I don't understand what you are saying there, but I already said
elsewhere that I largely lack an understanding about all those issues,
so perhaps, this was it already from my side. I can't help you there.

The best I can possibly do is asking stupid questions. And if they
become too stupid, I'll shut up.

I played a bit with my AdrianBühlmann user I made on my Windows 7 box.

  >>> os.getcwdu()
  u'C:\\Users'
  >>> os.listdir(u'.')
  [u'adi', u'adi-p', u'All Users', u'B\xfchlmannAdrian', u'Default',
u'Default User', u'desktop.ini', u'Public']
  >>> os.listdir(u'B\xfchlmannAdrian/repos')
  [u'myrepo']

So my dumb impression is I might be able to access all those paths if I
trigger Python to use the wide API functions and then deal with those
"unicode" strings (whatever that is exactly).

My understanding is, that mercurial wants to know the part of the path
that's under root, then strip off root (I think that's exactly the
domain of that scmutil.canonpath function).
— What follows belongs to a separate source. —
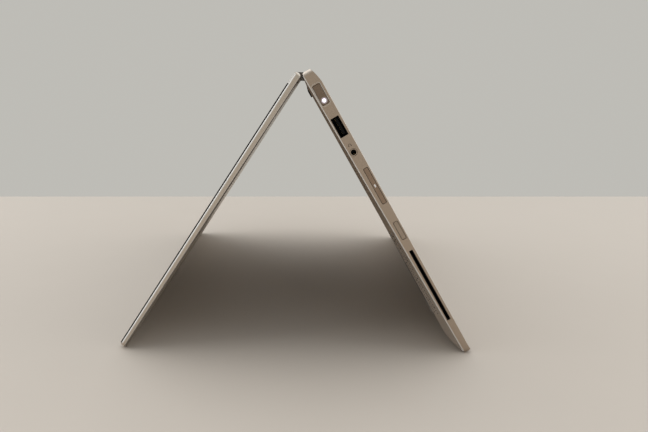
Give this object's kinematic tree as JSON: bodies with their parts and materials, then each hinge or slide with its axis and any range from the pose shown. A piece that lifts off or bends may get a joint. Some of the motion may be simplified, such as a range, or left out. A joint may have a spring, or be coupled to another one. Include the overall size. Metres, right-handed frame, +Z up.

But my dumb uninformed impression is this whole path juggling needs to
be done with those unicode strings. So, for exmaple scmutil.canonpath
would have to operate on unicode strings. And perhaps a higher layer
would then convert the relative path to UTF-8 so the higher levels of
mercurial can be shielded from those unicode paths. But I don't see how
anything else can work but using the wide APIs for file system accesses,
which includes the store, as the root may be a "unicode" path already.